## START Dataset excerpt
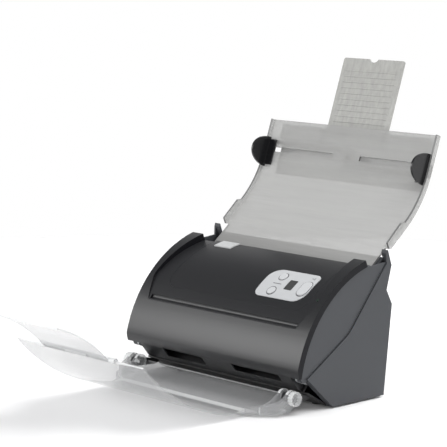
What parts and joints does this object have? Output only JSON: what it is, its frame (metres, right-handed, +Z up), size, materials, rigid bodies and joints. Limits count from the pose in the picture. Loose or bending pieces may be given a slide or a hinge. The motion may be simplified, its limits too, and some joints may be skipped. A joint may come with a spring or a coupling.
{
  "type": "sheet-fed document scanner",
  "caption": "Desktop sheet-fed document scanner with a front cover that tips open, a clear folding output tray, and a paper chute with sliding guides and an extension",
  "frame": {"origin": "on the table, under the middle of the machine as stored: midway between its sides, and midway between the tip of the unfolded tray flap and the top of the drawn-out extension", "axes": "+X to the right seen from the front, -Y towards the user, +Z up"},
  "size_m": [0.3186, 0.6047, 0.4161],
  "materials": {
    "gloss_shell": "glossy charcoal",
    "matt_shell": "fine textured blue-grey",
    "black_plastic": "black",
    "silver_panel": "silver paint",
    "light_grey": "light grey",
    "display": "dark display window",
    "lamp": "tinted lens",
    "clear_plastic": "clear",
    "frosted_plastic": "translucent grey",
    "steel": "plain",
    "zinc_plate": "zinc coated",
    "rubber": "matt",
    "white_gear": "natural",
    "glass": "clear",
    "board": "green laminate",
    "brass_bush": "plain",
    "grey_roller": "matt"
  },
  "bodies": {
    "base": {"bottom_housing": "black_plastic", "rear_cover": "matt_shell", "side_panel_left": "matt_shell", "side_panel_right": "matt_shell", "frame_left": "zinc_plate", "frame_right": "zinc_plate", "hinge_pins": "steel", "bushings": "brass_bush", "exit_lip": "black_plastic", "lower_guide": "black_plastic", "lower_sensor": "black_plastic", "lower_glass": "glass", "motor": "zinc_plate", "main_board": "board", "usb_port": "steel", "power_inlet": "black_plastic", "feet": "rubber", "chute_plate": "frosted_plastic", "chute_back": "black_plastic"},
    "cover": {"cover_shell": "gloss_shell", "cover_side_left": "matt_shell", "cover_side_right": "matt_shell", "inlay_panel": "gloss_shell", "control_panel": "silver_panel", "display_window": "display", "lamp_lens": "lamp", "panel_board": "board", "upper_guide": "black_plastic", "upper_sensor": "black_plastic", "upper_glass": "glass", "separation_pad": "rubber", "pad_spring": "steel"},
    "lever": {"release_lever": "light_grey"},
    "scan_key": {"scan_button": "silver_panel"},
    "up_key": {"up_button": "silver_panel"},
    "down_key": {"down_button": "silver_panel"},
    "switch": {"power_switch": "black_plastic"},
    "tray": {"tray_sheet": "clear_plastic", "tray_pins": "steel", "tray_knobs": "clear_plastic", "flap_pin": "steel"},
    "flap": {"tray_flap": "clear_plastic"},
    "left_guide": {"guide_left": "black_plastic"},
    "right_guide": {"guide_right": "black_plastic"},
    "pinion": {"guide_pinion": "white_gear"},
    "extension": {"extension_plate": "frosted_plastic"},
    "drive": {"drive_shaft": "steel", "drive_roller": "grey_roller", "drive_gear": "white_gear"},
    "feed": {"feed_shaft": "steel", "feed_roller": "rubber", "feed_gear": "white_gear"},
    "exit": {"exit_shaft": "steel", "exit_roller": "grey_roller", "exit_gear": "white_gear"},
    "idler": {"idler_gear": "white_gear"},
    "long_idler": {"long_idler_gear": "white_gear"},
    "motor_rotor": {"motor_pinion": "white_gear"},
    "drive_pinch": {"drive_pinch_roller": "grey_roller"},
    "exit_pinch": {"exit_pinch_roller": "grey_roller"}
  },
  "joints": [
    {"name": "cover_hinge", "type": "hinge", "parent": "base", "child": "cover", "pos_m": [0, 0.0095, 0.044], "axis": [1, 0, 0], "range_deg": [0, 70]},
    {"name": "lever_turn", "type": "hinge", "parent": "cover", "child": "lever", "pos_m": [0, 0.1205, 0.16], "axis": [1, 0, 0], "range_deg": [-12, 0], "stiffness_Nm_per_rad": 0.2, "springref_deg": 5.73},
    {"name": "scan_press", "type": "slide", "parent": "cover", "child": "scan_key", "axis": [0, 0.5603, -0.8283], "range_m": [0, 0.0008], "stiffness_N_per_m": 300, "springref_m": -0.001},
    {"name": "up_press", "type": "slide", "parent": "cover", "child": "up_key", "axis": [0, 0.5603, -0.8283], "range_m": [0, 0.0008], "stiffness_N_per_m": 300, "springref_m": -0.001},
    {"name": "down_press", "type": "slide", "parent": "cover", "child": "down_key", "axis": [0, 0.5603, -0.8283], "range_m": [0, 0.0008], "stiffness_N_per_m": 300, "springref_m": -0.001},
    {"name": "switch_rock", "type": "hinge", "parent": "base", "child": "switch", "pos_m": [0, 0.15418, 0.04632], "axis": [1, 0, 0], "range_deg": [-12, 0]},
    {"name": "tray_swing", "type": "hinge", "parent": "base", "child": "tray", "pos_m": [0, -0.0035, 0.021], "axis": [1, 0, 0], "range_deg": [-90, 0]},
    {"name": "flap_fold", "type": "hinge", "parent": "tray", "child": "flap", "pos_m": [0, -0.21855, 0.08594], "axis": [1, 0, 0], "range_deg": [-175, 0]},
    {"name": "guide_slide", "type": "slide", "parent": "base", "child": "left_guide", "axis": [1, 0, 0], "range_m": [0, 0.115]},
    {"name": "guide_mirror", "type": "slide", "parent": "base", "child": "right_guide", "axis": [1, 0, 0], "range_m": [-0.115, 0]},
    {"name": "pinion_turn", "type": "hinge", "parent": "base", "child": "pinion", "pos_m": [0, 0.25105, 0.28498], "axis": [0, -0.9455, 0.3256], "range_deg": [-824, 1]},
    {"name": "extension_slide", "type": "slide", "parent": "base", "child": "extension", "axis": [0, 0.3256, 0.9455], "range_m": [-0.085, 0]},
    {"name": "drive_turn", "type": "hinge", "parent": "base", "child": "drive", "pos_m": [0, 0.08478, 0.09311], "axis": [1, 0, 0], "continuous": true},
    {"name": "feed_turn", "type": "hinge", "parent": "base", "child": "feed", "pos_m": [0, 0.11254, 0.11954], "axis": [1, 0, 0], "continuous": true},
    {"name": "exit_turn", "type": "hinge", "parent": "base", "child": "exit", "pos_m": [0, 0.04269, 0.04098], "axis": [1, 0, 0], "continuous": true},
    {"name": "idler_turn", "type": "hinge", "parent": "base", "child": "idler", "pos_m": [0, 0.10743, 0.09711], "axis": [1, 0, 0], "continuous": true},
    {"name": "long_idler_turn", "type": "hinge", "parent": "base", "child": "long_idler", "pos_m": [0, 0.07595, 0.05718], "axis": [1, 0, 0], "continuous": true},
    {"name": "motor_turn", "type": "hinge", "parent": "base", "child": "motor_rotor", "pos_m": [0, 0.10135, 0.0394], "axis": [1, 0, 0], "continuous": true},
    {"name": "drive_pinch_turn", "type": "hinge", "parent": "cover", "child": "drive_pinch", "pos_m": [0, 0.07443, 0.10147], "axis": [1, 0, 0], "continuous": true},
    {"name": "exit_pinch_turn", "type": "hinge", "parent": "cover", "child": "exit_pinch", "pos_m": [0, 0.03234, 0.04934], "axis": [1, 0, 0], "continuous": true}
  ],
  "couplings": [
    {"joint": "guide_mirror", "follows": "guide_slide", "ratio": -1},
    {"joint": "pinion_turn", "follows": "guide_slide", "rad_per_m": -125},
    {"joint": "feed_turn", "follows": "drive_turn", "ratio": 1},
    {"joint": "exit_turn", "follows": "drive_turn", "ratio": 1},
    {"joint": "idler_turn", "follows": "drive_turn", "ratio": -1.3},
    {"joint": "long_idler_turn", "follows": "drive_turn", "ratio": -0.54167},
    {"joint": "motor_turn", "follows": "drive_turn", "ratio": 1.8571},
    {"joint": "drive_pinch_turn", "follows": "drive_turn", "ratio": -1.6},
    {"joint": "exit_pinch_turn", "follows": "drive_turn", "ratio": -1.6}
  ]
}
## END Dataset excerpt
Problem requirements: Copy each line that holds the word "bodies".

Result of this exercise:
What parts and joints does this object have? Output only JSON: what it is, its frame (metres, right-handed, +Z up), size, materials, rigid bodies and joints. Limits count from the pose in the picture. Loose or bending pieces may be given a slide or a hinge. The motion may be simplified, its limits too, and some joints may be skipped. A joint may come with a spring or a coupling.
  "bodies": {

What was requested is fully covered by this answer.